[218]*218LEESON, J.
Plaintiff appeals from a judgment dismissing his suit to set aside debtor’s transfer of property to defendant. Plaintiff contends that the conveyance was fraudulent under the Uniform Fraudulent Transfer Act (UFTA). ORS 95.200 et seq. He bases his arguments on two theories: (1) that debtor’s preferential transfer to defendant was made “with actual intent to hinder, delay, or defraud any creditor” under ORS 95.230(1)(a); and (2) that the transfer to defendant constituted constructive fraud under ORS 95.230(1)0)) or ORS 95.240(1). We review de novo, ORS 19.125(3), and affirm.
Defendant and debtor were married for several years and had two sons. They were divorced in 1970. Defendant relinquished all of his interest in their marital home, but continued to provide debtor with goods and to perform extensive building maintenance and other services to enable her to live independently. Plaintiff is debtor’s former attorney and the assignee of debtor’s unpaid account to a now-dissolved law firm.1
In July, 1992, plaintiff notified debtor that he was about to commence an action to obtain a judgment against her. Shortly thereafter, debtor executed a deed conveying the fee interest in her home to defendant, reserving a life estate to herself. The stated consideration was “love and affection.” In October, 1992, after plaintiff commenced an action on the debt, debtor executed a second deed. It made the identical conveyance but “corrected” the first deed by specifying the consideration as “past care, support and miscellaneous expenses and future expenses for the care and support of the grantor.”
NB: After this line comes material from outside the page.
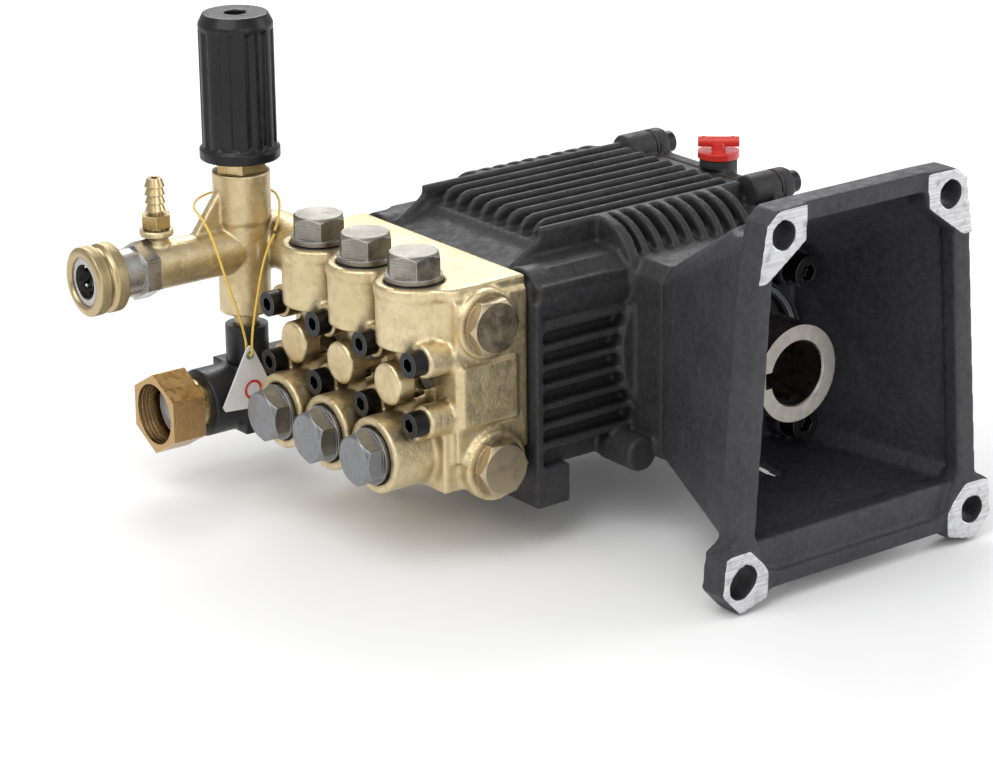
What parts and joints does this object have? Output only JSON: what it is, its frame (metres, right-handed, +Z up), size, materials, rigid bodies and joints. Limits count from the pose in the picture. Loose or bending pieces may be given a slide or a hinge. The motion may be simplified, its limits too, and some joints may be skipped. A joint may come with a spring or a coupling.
{
  "type": "pressure washer pump",
  "caption": "Direct-drive plunger pressure washer pump with finned crankcase, engine flange housing, brass manifold, unloader with knob, swivel inlet and quick-coupler outlet.",
  "frame": {"origin": "on the drive shaft axis, in the plane of the engine flange's machined pads", "axes": "+Y along the drive shaft away from the engine, +Z up, +X away from the brass manifold, so the plungers point to -X"},
  "size_m": [0.2684, 0.2593, 0.1914],
  "materials": {
    "crankcase": "satin powder coat over cast aluminium",
    "bell": "satin powder coat, bolt pads machined bright",
    "cover": "satin powder coat",
    "gasket": "compressed fibre",
    "steel": "zinc plated",
    "black_screw": "black oxide",
    "sight": "clear amber",
    "brass": "cast, lightly shot blasted",
    "brass_turned": "turned",
    "red_plastic": "moulded",
    "shaft_steel": "turned and ground",
    "bearing_steel": "polished",
    "seal_rubber": "moulded nitrile",
    "rod_alloy": "die cast",
    "ceramic": "ground and polished",
    "cap_steel": "dull nickel plate",
    "black_plastic": "moulded",
    "black_metal": "black anodised",
    "mesh_plastic": "moulded mesh",
    "tag_card": "coated card",
    "string": "twisted cord"
  },
  "bodies": {
    "pump": {"crankcase": "crankcase", "bell_housing": "bell", "rear_cover": "cover", "rear_cover_gasket": "gasket", "far_bearing_cover": "cover", "cover_screws": "black_screw", "bell_screws": "black_screw", "sight_glass": "sight", "drain_plug": "brass_turned", "drive_bearing": "bearing_steel", "far_bearing": "bearing_steel", "shaft_seal": "seal_rubber", "seal_retaining_ring": "bearing_steel", "crosshead_oil_seals": "seal_rubber", "manifold": "brass", "manifold_screws": "black_screw", "plunger_packings": "seal_rubber", "packing_retainers": "brass_turned", "valve_caps": "cap_steel", "cap_o_rings": "seal_rubber", "valve_seats": "bearing_steel", "valve_springs": "bearing_steel", "gallery_plugs": "brass_turned", "unloader_body": "brass", "unloader_gland": "brass_turned", "unloader_spring": "steel", "bypass_tube": "black_metal", "inlet_elbow": "black_metal", "swivel_shank": "brass_turned", "inlet_filter": "mesh_plastic", "hose_barb": "brass_turned", "coupler_body": "cap_steel", "coupler_balls": "bearing_steel", "tag": "tag_card", "tag_string": "string"},
    "crank": {"crankshaft": "shaft_steel"},
    "valve_plate": {"unloader_spring_plate": "steel"},
    "knob": {"unloader_knob": "black_plastic"},
    "piston": {"unloader_piston": "bearing_steel"},
    "sleeve": {"coupler_sleeve": "brass_turned"},
    "nut": {"swivel_nut": "brass_turned"},
    "dipstick": {"oil_cap": "red_plastic"},
    "rod_1": {"conrod_1": "rod_alloy", "wrist_pin_1": "bearing_steel"},
    "ram_1": {"crosshead_1": "shaft_steel", "plunger_1": "ceramic"},
    "suction_1": {"suction_poppet_1": "bearing_steel"},
    "discharge_1": {"discharge_poppet_1": "bearing_steel"},
    "rod_2": {"conrod_2": "rod_alloy", "wrist_pin_2": "bearing_steel"},
    "ram_2": {"crosshead_2": "shaft_steel", "plunger_2": "ceramic"},
    "suction_2": {"suction_poppet_2": "bearing_steel"},
    "discharge_2": {"discharge_poppet_2": "bearing_steel"},
    "rod_3": {"conrod_3": "rod_alloy", "wrist_pin_3": "bearing_steel"},
    "ram_3": {"crosshead_3": "shaft_steel", "plunger_3": "ceramic"},
    "suction_3": {"suction_poppet_3": "bearing_steel"},
    "discharge_3": {"discharge_poppet_3": "bearing_steel"}
  },
  "joints": [
    {"name": "crank_spin", "type": "hinge", "parent": "pump", "child": "crank", "pos_m": [0, 0, 0], "axis": [0, 1, 0], "continuous": true},
    {"name": "rod_swing_1", "type": "hinge", "parent": "crank", "child": "rod_1", "pos_m": [0, 0.1255, 0.0042], "axis": [0, 1, 0], "continuous": true},
    {"name": "ram_slide_1", "type": "slide", "parent": "pump", "child": "ram_1", "axis": [1, 0, 0], "range_m": [-0.0042, 0.0042]},
    {"name": "suction_lift_1", "type": "slide", "parent": "pump", "child": "suction_1", "axis": [-1, 0, 0], "range_m": [0, 0.002], "stiffness_N_per_m": 250, "springref_m": -0.001},
    {"name": "discharge_lift_1", "type": "slide", "parent": "pump", "child": "discharge_1", "axis": [0, 0, 1], "range_m": [0, 0.002], "stiffness_N_per_m": 250, "springref_m": -0.001},
    {"name": "rod_swing_2", "type": "hinge", "parent": "crank", "child": "rod_2", "pos_m": [-0.00364, 0.157, -0.0021], "axis": [0, 1, 0], "continuous": true},
    {"name": "ram_slide_2", "type": "slide", "parent": "pump", "child": "ram_2", "axis": [1, 0, 0], "range_m": [-0.00056, 0.00784]},
    {"name": "suction_lift_2", "type": "slide", "parent": "pump", "child": "suction_2", "axis": [-1, 0, 0], "range_m": [0, 0.002], "stiffness_N_per_m": 250, "springref_m": -0.001},
    {"name": "discharge_lift_2", "type": "slide", "parent": "pump", "child": "discharge_2", "axis": [0, 0, 1], "range_m": [0, 0.002], "stiffness_N_per_m": 250, "springref_m": -0.001},
    {"name": "rod_swing_3", "type": "hinge", "parent": "crank", "child": "rod_3", "pos_m": [0.00364, 0.1885, -0.0021], "axis": [0, 1, 0], "continuous": true},
    {"name": "ram_slide_3", "type": "slide", "parent": "pump", "child": "ram_3", "axis": [1, 0, 0], "range_m": [-0.00784, 0.00056]},
    {"name": "suction_lift_3", "type": "slide", "parent": "pump", "child": "suction_3", "axis": [-1, 0, 0], "range_m": [0, 0.002], "stiffness_N_per_m": 250, "springref_m": -0.001},
    {"name": "discharge_lift_3", "type": "slide", "parent": "pump", "child": "discharge_3", "axis": [0, 0, 1], "range_m": [0, 0.002], "stiffness_N_per_m": 250, "springref_m": -0.001},
    {"name": "regulator_slide", "type": "slide", "parent": "pump", "child": "valve_plate", "axis": [0, 0, 1], "range_m": [0, 0.0045], "deforming": ["unloader_spring"]},
    {"name": "knob_turn", "type": "hinge", "parent": "valve_plate", "child": "knob", "pos_m": [-0.1145, 0.243, 0.09], "axis": [0, 0, 1], "range_deg": [0, 1080]},
    {"name": "bypass_lift", "type": "slide", "parent": "pump", "child": "piston", "axis": [0, 0, 1], "range_m": [0, 0.002], "stiffness_N_per_m": 2000, "springref_m": -0.002},
    {"name": "sleeve_slide", "type": "slide", "parent": "pump", "child": "sleeve", "axis": [1, 0, 0], "range_m": [0, 0.004], "stiffness_N_per_m": 800, "springref_m": -0.002},
    {"name": "nut_spin", "type": "hinge", "parent": "pump", "child": "nut", "pos_m": [-0.16, 0.243, -0.038], "axis": [1, 0, 0], "continuous": true},
    {"name": "dipstick_pull", "type": "slide", "parent": "pump", "child": "dipstick", "axis": [0, 0, 1], "range_m": [0, 0.045]}
  ],
  "couplings": [
    {"joint": "rod_swing_1", "follows": "crank_spin", "ratio": -1},
    {"joint": "rod_swing_2", "follows": "crank_spin", "ratio": -1},
    {"joint": "rod_swing_3", "follows": "crank_spin", "ratio": -1},
    {"joint": "knob_turn", "follows": "regulator_slide", "rad_per_m": 4188.8}
  ]
}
Debtor and defendant had an express agreement that, in exchange for the services and materials defendant had provided and would continue to provide to debtor, defendant would receive the house when debtor dies. Both acknowledged that [219]*219this agreement was the only way she could compensate defendant for his past and continuing assistance. There is no evidence, however, that debtor executed a will to carry out the agreement; prior to execution of the deeds, the agreement was oral.2 The trial court held that plaintiff is not entitled to relief, because the transfer was not fraudulent as to plaintiff.
We first address plaintiffs argument that the trial court erred in concluding that the transfer of debtor’s house to defendant was not made with actual intent to hinder, delay or defraud. According to plaintiff, the trial court should have imposed on defendant the burden of proving that the transfer of debtor’s house was not a fraudulent transfer. Plaintiff relies on Hughey v. Lind, 92 Or App 433, 437, 758 P2d 431 (1988), for the proposition that, although the burden of proving fraudulent intent is normally on the plaintiff, the presence of several so-called “badges of fraud” may serve to shift to the defendant the burden of proving that the transfer was not fraudulent.3 Once the burden shifts to the defendant, the defendant must show: (1) that the transfer was not made with the intent to defraud; (2) that it was in exchange for fair consideration; and (3) that no benefit was reserved by the debtor. See also Nelson v. Hansen, 278 Or 571, 577, 565 P2d 727 (1977).
Although Hughey was decided in 1988, it, like Nelson, stated the rule under former ORS 95.010 — ORS 95.100. Those provisions were repealed in 1985 by the UFTA.4 Notwithstanding the continuing authority of many pre-UFTA cases, which [220]*220survive because much of the UFTA “codifies principles recognized by the courts prior to its enactment,” Blum, supra n 4 at 379-80, § 18.1, those cases are authoritative only to the extent that they are in harmony with the UFTA. The central issue in this case is whether the burden shifting analysis of Hughey and Nelson is consistent with the UFTA.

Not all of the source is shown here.